Um diese Ziele zu erreichen, hat Feuchter Analysen und Benachrichtigungen automatisiert, das früher verstreute Monitoring an einem Ort versammelt und ein Reporting über die Datensituation in externen Katalogen erstellt. Alle Ergebnisse würden auf einem Dashboard dargestellt. Nun ließen sich Fehler proaktiv identifizieren sowie das Bewusstsein für Daten weiter steigern. Die Programmierung eines solchen Tools, das dies alles leisten könne, sei kein Hexenwerk gewesen, ermunterte er zur Nachahmung.

Thema-Klassifizierung bringt passgenaue Buchvorschläge

Ein weiteres Praxisbeispiel lieferte Tobias Streitferdt, Metadata & E-Commerce Manager bei den Holtzbrinck Buchverlagen. Er machte deutlich, wie die Thema-Klassifizierung bei der zielgenauen Auffindbarkeit von Büchern helfen kann. "Derzeit sind rund 3.000 Thema-Inhalte (subjects) und 4.200 Thema-Zusätze (qualifier) vorhanden", rechnete er vor. In der Regel würden pro Titel drei bis sechs Klassifizierungen genutzt. "Wer etwa Krimis sucht, die an der Nordsee spielen und in denen Kommissare ermitteln, dem werden in Webshops passgenaue Bücher präsentiert - vorausgesetzt, die Klassifizierung geht tief genug." Amazon beispielsweise würde Thema schon zu mehr als 60 Prozent für die Navigation nutzen, auch Schweitzer und Holtzbrinck optimierten damit ihre Websites und Shops. "Wer Thema-Stichworte vermisst, um seine Bücher detailliert zu beschreiben, kann sich an die IG Produktmetadaten im Börsenverein wenden", lud Streitferdt ein.

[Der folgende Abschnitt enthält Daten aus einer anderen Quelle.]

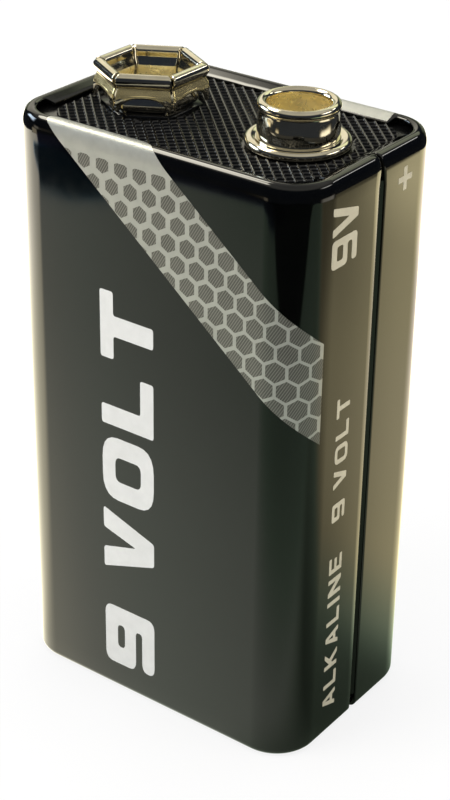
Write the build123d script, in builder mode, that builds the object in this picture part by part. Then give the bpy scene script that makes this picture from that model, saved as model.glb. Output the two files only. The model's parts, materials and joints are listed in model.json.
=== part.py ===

Zum Abschluss des Data Summit kamen noch die Roboter zum Einsatz, wenn auch nur virtuell. Dmitry Nedovis vom lettischen Startup Summarizebot (Gewinner bei Contenshift 2018) zeigte anhand eines Use Cases mit Tolino, wie die künstliche Intelligenz hilfreich für Leser sein könnte. So erstellt Summarizebot beispielsweise semantische Analysen, Zusammenfassungen von Büchern (Tolstois "Krieg und Frieden" kann dann in rund sieben Minuten gelesen werden!),gibt Buchempfehlungen, kommt Fake-News auf die Spur oder analysiert gute und schlechte Nachrichten. Für Tolino-Chef Hermann Eckel ein breites Feld, das möglicherweise auch für Tolino-Leser Nützliches bereithält.